Does this mean that unbound is failing, or that a second copy is being started?

servicewatchdog_cron.php: The command '/usr/local/sbin/unbound -c /var/unbound/unbound.conf' returned exit code '1', the output was '[1681823823] unbound[26187:0] error: bind: address already in use [1681823823] unbound[26187:0] fatal error: could not open ports'

So I need to do something - I could write a little script that runs every few minutes and checks - I just need a way to differentiate when unbound has hard failed. Suggestions?

SteveITS

@guardian it means the address:port unbound wants to use is already being used…I.e. it’s already running.

guardian

@steveits said in How can I troubleshot these log messages:

@guardian it means the address:port unbound wants to use is already being used…I.e. it’s already running.

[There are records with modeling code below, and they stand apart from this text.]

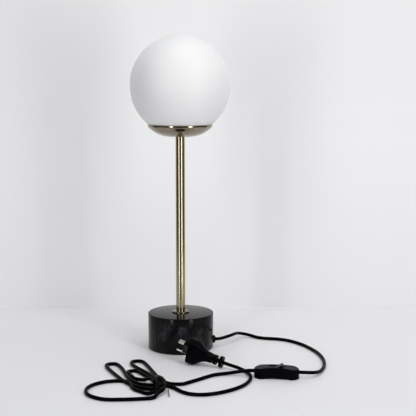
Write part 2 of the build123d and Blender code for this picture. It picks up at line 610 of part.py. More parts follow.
def switch_form(inset):
    """Waisted plan and crowned side view, each drawn in by the inset."""
    end, shoulder = SWITCH_HALF - inset, SWITCH_SHOULDER
    wide, waist = SWITCH_WIDTH / 2 - inset, SWITCH_WAIST / 2 - inset
    plan = ThreePointArc((-shoulder, wide), (0, waist), (shoulder, wide))
    plan += ThreePointArc((shoulder, wide), (end, 0), (shoulder, -wide))
    plan += ThreePointArc((shoulder, -wide), (0, -waist), (-shoulder, -wide))
    plan += ThreePointArc((-shoulder, -wide), (-end, 0), (-shoulder, wide))
    column = extrude(make_face(plan), SWITCH_HEIGHT)
    column = fillet(column.edges().filter_by(Axis.Z), SWITCH_CORNER)
    low, arch = inset, SWITCH_ARCH + inset
    side, crown = SWITCH_END_HEIGHT - inset, SWITCH_HEIGHT - inset
    profile = ThreePointArc((-end, 0, side), (0, 0, crown), (end, 0, side))
    profile += Line((end, 0, side), (end, 0, low))
    profile += Line((end, 0, low), (shoulder, 0, low))
    profile += ThreePointArc((shoulder, 0, low), (0, 0, arch), (-shoulder, 0, low))
    profile += Line((-shoulder, 0, low), (-end, 0, low))
    profile += Line((-end, 0, low), (-end, 0, side))
    slab = extrude(make_face(profile), SWITCH_WIDTH, dir=(0, 1, 0), both=True)
    return column & slab


def cord_channel():
    """Round hole for the cord at both ends of the switch."""
    return Pos(0, 0, SWITCH_SPLIT) * Rot(0, 90, 0) * Cylinder(CORD_DIAMETER / 2 + THREAD_PLAY, SWITCH_LENGTH + 2)


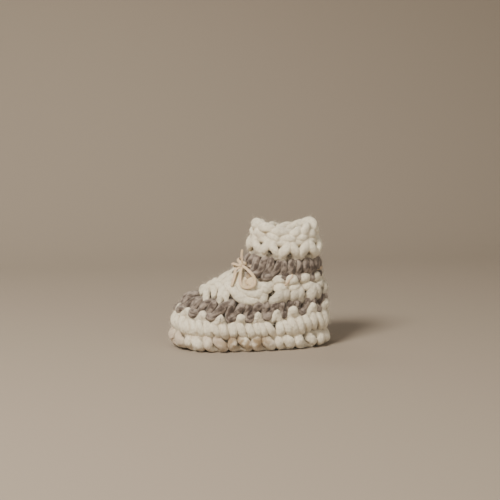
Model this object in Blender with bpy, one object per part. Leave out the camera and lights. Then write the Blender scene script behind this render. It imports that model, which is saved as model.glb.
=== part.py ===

So is unbound becoming unresponsive because it is loading a massive list, and watchdog thinks it's dead and starting another copy?

Is there any reliable way to tell if unbound is really hung, or if it's just busy reloading?

I occasionally get hangs that are not just reloading, but where unbound doesn't seem to recover, so I need to come up with some reliable mechanism to detect an error and force a clean restart.

stephenw10

@guardian said in How can I troubleshot these log messages:

Is there any reliable way to tell if unbound is really hung, or if it's just busy reloading?

Not really. Since if it takes that long to load the config Unbound really isn't running during that time.

You should not use the Service Watchdog for Unbound.